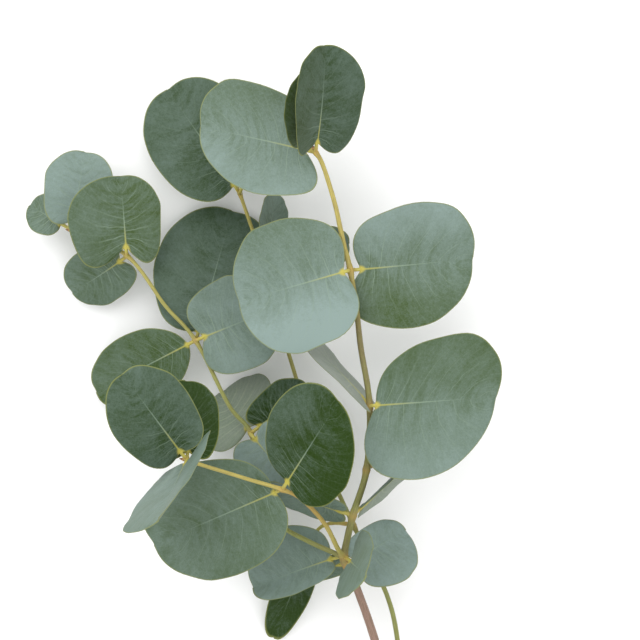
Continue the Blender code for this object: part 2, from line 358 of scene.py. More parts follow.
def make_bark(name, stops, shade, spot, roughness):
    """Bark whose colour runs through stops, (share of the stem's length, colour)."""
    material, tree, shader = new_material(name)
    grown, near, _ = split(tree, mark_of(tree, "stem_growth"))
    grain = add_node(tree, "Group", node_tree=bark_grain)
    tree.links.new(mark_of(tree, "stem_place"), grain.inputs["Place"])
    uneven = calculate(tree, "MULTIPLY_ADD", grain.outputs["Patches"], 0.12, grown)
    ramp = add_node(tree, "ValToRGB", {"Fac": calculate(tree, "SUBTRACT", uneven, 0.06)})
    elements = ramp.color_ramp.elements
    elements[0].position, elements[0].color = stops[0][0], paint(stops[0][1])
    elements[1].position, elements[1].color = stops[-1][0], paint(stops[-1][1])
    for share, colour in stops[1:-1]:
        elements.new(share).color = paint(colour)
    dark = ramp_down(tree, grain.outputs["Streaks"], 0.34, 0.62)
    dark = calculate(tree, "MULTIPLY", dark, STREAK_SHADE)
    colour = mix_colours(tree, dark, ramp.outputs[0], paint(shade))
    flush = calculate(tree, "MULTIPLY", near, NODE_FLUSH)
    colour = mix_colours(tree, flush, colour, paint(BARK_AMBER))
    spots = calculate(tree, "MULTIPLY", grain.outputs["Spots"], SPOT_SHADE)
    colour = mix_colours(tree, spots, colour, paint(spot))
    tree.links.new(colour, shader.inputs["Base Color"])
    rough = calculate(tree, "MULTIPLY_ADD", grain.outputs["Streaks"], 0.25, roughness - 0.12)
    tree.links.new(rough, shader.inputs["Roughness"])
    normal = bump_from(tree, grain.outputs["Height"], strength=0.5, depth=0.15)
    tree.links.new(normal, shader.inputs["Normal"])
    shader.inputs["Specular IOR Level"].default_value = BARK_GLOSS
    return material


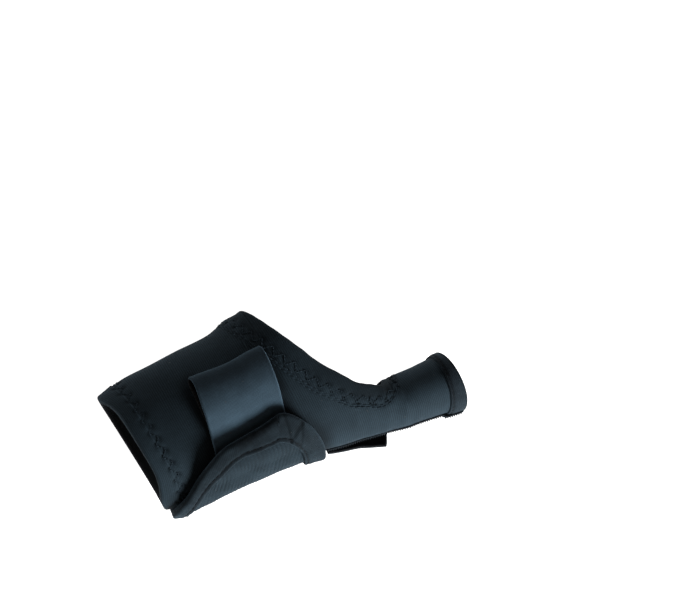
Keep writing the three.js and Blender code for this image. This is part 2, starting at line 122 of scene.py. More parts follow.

**Aim**
The records above are to be repeated exactly, in their entirety.

**Reply to the exercise**
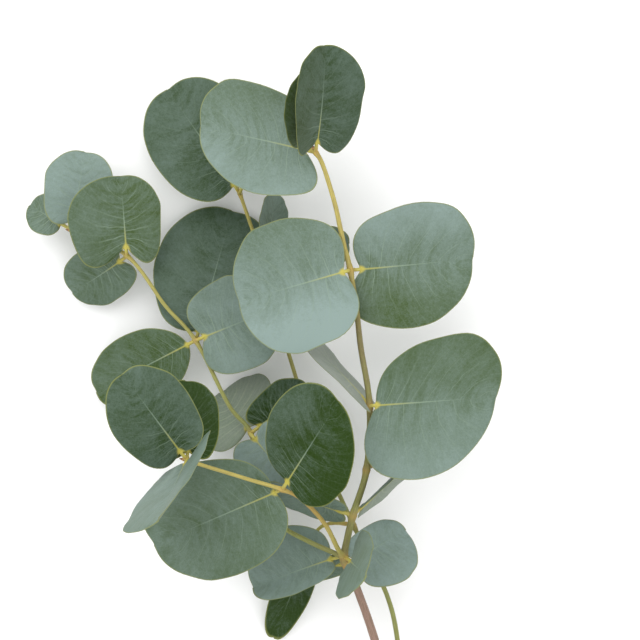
Continue the Blender code for this object: part 2, from line 358 of scene.py. More parts follow.
def make_bark(name, stops, shade, spot, roughness):
    """Bark whose colour runs through stops, (share of the stem's length, colour)."""
    material, tree, shader = new_material(name)
    grown, near, _ = split(tree, mark_of(tree, "stem_growth"))
    grain = add_node(tree, "Group", node_tree=bark_grain)
    tree.links.new(mark_of(tree, "stem_place"), grain.inputs["Place"])
    uneven = calculate(tree, "MULTIPLY_ADD", grain.outputs["Patches"], 0.12, grown)
    ramp = add_node(tree, "ValToRGB", {"Fac": calculate(tree, "SUBTRACT", uneven, 0.06)})
    elements = ramp.color_ramp.elements
    elements[0].position, elements[0].color = stops[0][0], paint(stops[0][1])
    elements[1].position, elements[1].color = stops[-1][0], paint(stops[-1][1])
    for share, colour in stops[1:-1]:
        elements.new(share).color = paint(colour)
    dark = ramp_down(tree, grain.outputs["Streaks"], 0.34, 0.62)
    dark = calculate(tree, "MULTIPLY", dark, STREAK_SHADE)
    colour = mix_colours(tree, dark, ramp.outputs[0], paint(shade))
    flush = calculate(tree, "MULTIPLY", near, NODE_FLUSH)
    colour = mix_colours(tree, flush, colour, paint(BARK_AMBER))
    spots = calculate(tree, "MULTIPLY", grain.outputs["Spots"], SPOT_SHADE)
    colour = mix_colours(tree, spots, colour, paint(spot))
    tree.links.new(colour, shader.inputs["Base Color"])
    rough = calculate(tree, "MULTIPLY_ADD", grain.outputs["Streaks"], 0.25, roughness - 0.12)
    tree.links.new(rough, shader.inputs["Roughness"])
    normal = bump_from(tree, grain.outputs["Height"], strength=0.5, depth=0.15)
    tree.links.new(normal, shader.inputs["Normal"])
    shader.inputs["Specular IOR Level"].default_value = BARK_GLOSS
    return material


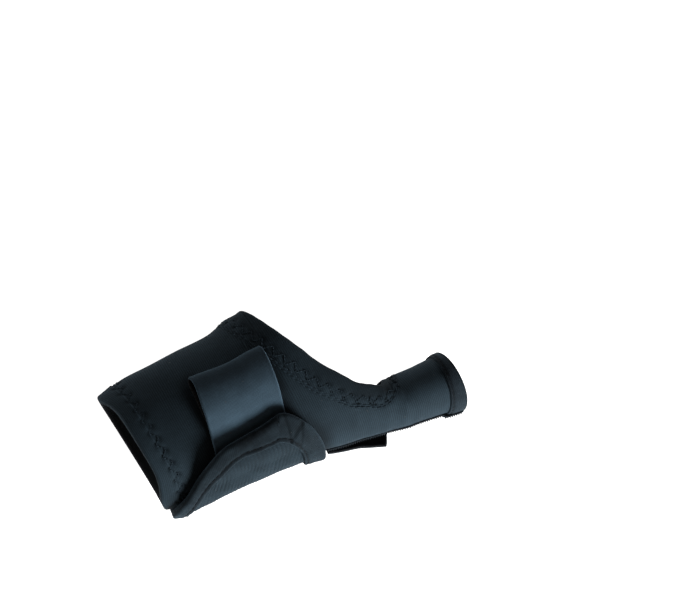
Keep writing the three.js and Blender code for this image. This is part 2, starting at line 122 of scene.py. More parts follow.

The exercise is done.